10. On December 5, 1983, the debtors filed a Chapter 13 bankruptcy petition with this court.
11. On January 3, 1984, the state court conducted a hearing on the debtors' motion to set aside the state court's order of November 14, 1983, requiring delivery of the sheriff's deed. The debtors did not appear at that hearing because they believed that the automatic stay resulting from the filing of the petition in bankruptcy precluded the state court from acting on the motion.
12. On January 16, 1984, the state court entered its order denying the debtors' motion to set aside the order of November 14, 1983.
As a result of these various events, the trustee for the debtors' estate commenced this adversary proceeding alleging that the delivery to the defendants of the sheriff's deed to the property constituted a preferential transfer under 11 U.S.C. § 547.
In response, the defendants argued that the transfer occurred at the time the defendants' security interest in the subject property was perfected. In support of this argument, the defendants cite In re Madrid, 725 F.2d 1197 (9th Cir. 1984). In Madrid, the court held that the time of transfer for § 548(a) (fraudulent conveyances) purposes, is the time the security interest in the subject property is perfected under applicable state law. Further, in footnote 2, at p. 1201 the court stated:
Our holding is in accord with cases decided under the preferential transfer section of the Bankruptcy Code (current Code § 547; former § 60(a) of the Act). The principle running throughout those cases is that enforcement of a valid lien within four months of bankruptcy petition filing cannot be struck down as a preferential transfer where the lien was perfected outside the four-month reach back period. No matter what enforcement mechanism was employed, transfer for purposes of the preferential transfer section occurred at time of perfection of the lien, and not at time of enforcement. (Citations omitted.)

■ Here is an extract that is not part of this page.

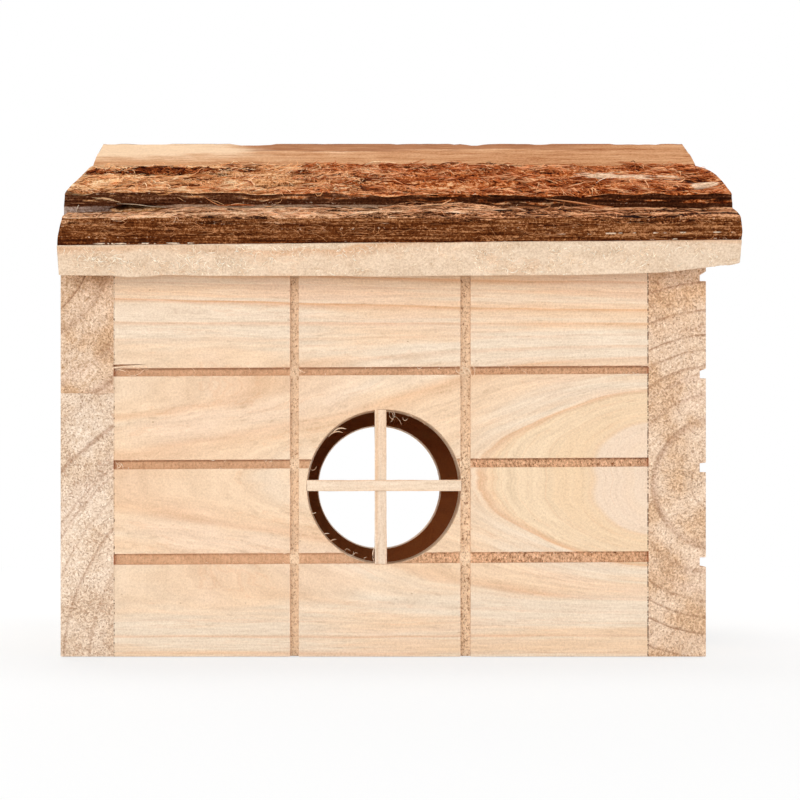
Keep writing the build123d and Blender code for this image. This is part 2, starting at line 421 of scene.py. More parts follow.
def makePine(name, grain, rings, seed, marks=None, tone=1.0, endTone=1.0, woolly=0.0, wash=None):
    finish = Finish(name)
    x, y, z = finish.axes()
    along, across, depth = {"x": (x, z, y), "y": (y, z, x), "z": (z, x, y)}[grain]
    long = {"x": (1, 0, 0), "y": (0, 1, 0), "z": (0, 0, 1)}[grain]
    shift = (seed * 13.7, seed * 5.3, seed * 9.1)

    def stretch(lengthwise, crosswise):
        return [lengthwise if part else crosswise for part in long]

    def grown(lengthwise, crosswise, roughness=0.5, offset=shift):
        return finish.noise(stretch(lengthwise, crosswise), 2.0, roughness, offset)

    def even(scale, detail, roughness, place=None):
        return finish.noise((scale, scale, scale), detail, roughness, shift, place)

    radius, angle = ringRadius(finish, along, across, depth, rings, grown(0.012, 0.045) - 0.5)
    radius = radius + (grown(0.05, 0.25) - 0.5) * 0.7
    wander = grown(0.025, 0.12, 0.5, (3.1 + seed, 1.7, 8.3))
    late = ringLines(finish, radius, across - rings["pith"][0], rings, seed, wander)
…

It is apparent from this footnote, that the court's holding in Madrid would be applied to § 547 as well as § 548.
Accordingly, in view of the 9th Circuit's ruling in Madrid, this court holds that the transfer date for preferential transfer purposes is the date the security interest in question was perfected under applicable state law.
In this case, the parties agree that the trust deed was perfected by recording on June 18, 1971. See ORS 93.610, et seq. The debtors' bankruptcy petition was filed on December 5, 1983. Section 547 requires, among other things, that there be a transfer within 90 days of the filing of the petition. Since the transfer in this case occurred more than 90 days before the filing of the petition, the trustee's complaint must be dismissed and judgment will be entered for the defendants herein.

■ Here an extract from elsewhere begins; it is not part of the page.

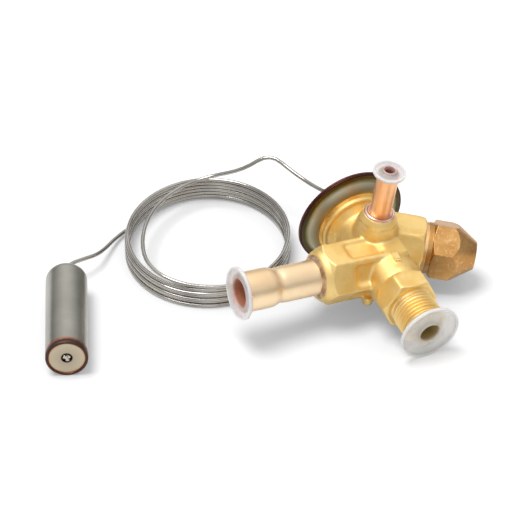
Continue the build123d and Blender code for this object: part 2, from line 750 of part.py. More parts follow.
parts = {name: REST * location * piece for name, (location, piece) in valve_pieces.items()}
parts.update({name: BULB.location * piece for name, piece in bulb_pieces.items()})
parts["capillary_lead"] = capillary(lead_points, "lead")
parts["capillary_tail"] = capillary(tail_points, "tail")
parts["capillary_coil"] = capillary_coil()

box = Compound([parts[name] for name in valve_pieces]).bounding_box()
print("valve box", [round(value, 2) for value in (*box.min, *box.max)])

os.makedirs("parts", exist_ok=True)
for name, piece in parts.items():
    export_step(piece, f"parts/{name}.step")
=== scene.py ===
import bmesh
import bpy
import json
from math import cos, degrees, pi, radians, sin, sqrt
from mathutils import Matrix, Vector
from mathutils.bvhtree import BVHTree


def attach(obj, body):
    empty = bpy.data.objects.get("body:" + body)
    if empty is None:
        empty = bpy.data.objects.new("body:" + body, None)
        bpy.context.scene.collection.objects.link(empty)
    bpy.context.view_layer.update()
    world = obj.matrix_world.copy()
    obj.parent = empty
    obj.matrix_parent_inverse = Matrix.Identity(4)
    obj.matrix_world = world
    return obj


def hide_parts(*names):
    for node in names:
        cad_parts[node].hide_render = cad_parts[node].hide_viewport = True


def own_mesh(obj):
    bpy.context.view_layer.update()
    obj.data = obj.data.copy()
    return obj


# Thermostatic expansion valve: finishes, soft edges, screw thread and wound capillary.
# Sizes are in millimetres and become metres as a mesh is made; +Z is up from the floor.
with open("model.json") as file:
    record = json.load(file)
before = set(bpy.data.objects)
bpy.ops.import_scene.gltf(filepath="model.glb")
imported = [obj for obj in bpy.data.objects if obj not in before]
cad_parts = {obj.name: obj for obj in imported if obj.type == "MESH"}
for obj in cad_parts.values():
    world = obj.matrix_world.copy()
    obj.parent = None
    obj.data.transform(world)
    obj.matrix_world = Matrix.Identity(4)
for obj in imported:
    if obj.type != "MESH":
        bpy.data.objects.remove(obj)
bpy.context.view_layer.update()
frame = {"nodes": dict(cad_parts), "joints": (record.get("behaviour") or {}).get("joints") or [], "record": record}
MM = 0.001

# ---- where the valve's own axes lie ----
joints = {joint["name"]: joint for joint in frame["joints"]}
inlet_dir = Vector(joints["flare_plug_pull"]["axis"])
outlet_dir = Vector(joints["tube_plug_pull"]["axis"])
equalizer_dir = Vector(joints["small_plug_pull"]["axis"])
spindle_dir = Vector(joints["superheat_spindle"]["axis"])
head_dir = -inlet_dir
SPINDLE_CROSSING = 14.0
EQUALIZER_OFFSET = 8.2
gear_apex = Vector(joints["superheat_spindle"]["pos_m"])
crossing = gear_apex - head_dir * SPINDLE_CROSSING * MM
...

As an additional matter, the trustee has argued in his reply that because of the automatic stay of § 362, the state court could not act on the debtors' motion to set aside the state court's prior order requiring the sheriff to deliver a deed to the defendants. Based on this, the trustee has requested that either the debtors' motion to set aside the state court's order be considered by this court, or that the automatic stay be lifted to allow the debtors to proceed with their motion in state court. The court will deny this request for two reasons.
Relief from the automatic stay is unnecessary. At the time the state court considered the debtors' motion, the automatic stay was not in effect as to the property. The motion was filed after the debtors' one year statutory right of redemption had expired. As a result of the passage of this time, the debtors had no interest in the property at the time of the filing of the petition in bankruptcy. See ORS 86.715, 88.080 and 23.600. See also In Re Petersen, Case No. 683-07082(c), Memorandum Opinion dated May 10, 1984 (D.Or., J. Wilhardt). Accordingly, the property was not property of the estate and the automatic stay of § 362 did not preclude the state court from ruling on the debtors' motion.
Even if the stay were applicable to the property in question at the time the state court ruled on the debtors' motion, it did not preclude that court from acting. The automatic stay of § 362 precludes actions directed against the debtor. By its language, § 362(a) does not preclude actions brought by the debtor. Accord, see In re Ruble, 34 B.R. 33 (Bkrtcy.N.D.Ohio 1983); In Re Petersen, supra.
In either case, the state court was free to consider the debtors' motion and act upon it. Further, the debtors are free to renew this motion in state court.
This Memorandum Opinion shall be considered to contain the court's findings of fact and conclusions of law pursuant to Bankruptcy Rules 9014 and 7052.
An order consistent herewith shall be entered.